You can find my experiment ground at http://plnkr.co/edit/Z3nQ8q
In short, the solution is to actually subscribe to the observable handing the spinner (instead of trying to compose it in some way).
If the result of the Rest request comes before the observable fires, we just cancel the spinner's disposable (subscription), so it does nothing.
Otherwise, the observable fires and display its spinner. We can then just hide it after receiving the response.
Code:
function test(loadTime)
{
var prom = promiseInTime(loadTime, { id: 'First'}); // Return data after a while
var restO = Rx.Observable.fromPromise(prom);
var load = Rx.Observable.timer(750);
var loadD = load.subscribe(
undefined,
undefined,
function onComplete() { show('Showing a loading spinner'); });
restO.subscribe(
function onNext(v) { show('Next - ' + JSON.stringify(v)); },
function onError(e) { show('Error - ' + JSON.stringify(e)); loadD.dispose(); },
function onComplete() { show('Done'); loadD.dispose(); }
);
}
test(500);
test(1500);
Not sure if that's an idiomatic way of doing this with RxJS, but it seems to work...

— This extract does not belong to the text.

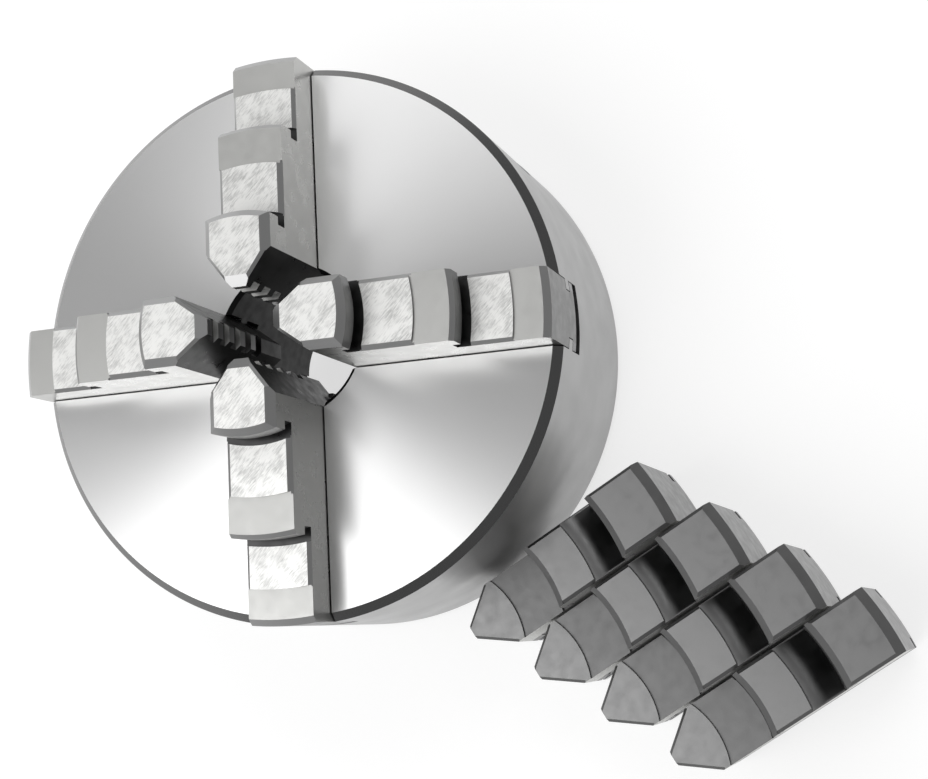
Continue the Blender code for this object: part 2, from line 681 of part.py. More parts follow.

Other solutions are welcome, of course.
回答4:
Just before fetching the data, ie. creating the spinner, set timeout for a function, which creates the spinner. Lets say you are willing to wait half a second, until showing spinner... it would be something like:
spinnerTimeout = setTimeout(showSpinner, 500)
fetch(url).then(data => {
if (spinner) {
clearTimeout(spinnerTimeout) //this is critical
removeSpinnerElement()
}
doSomethingWith(data)
});
EDIT: if it's not obvious, clearTimer stops the showSpinner from executing, if the data arrived sooner than 500ms(ish).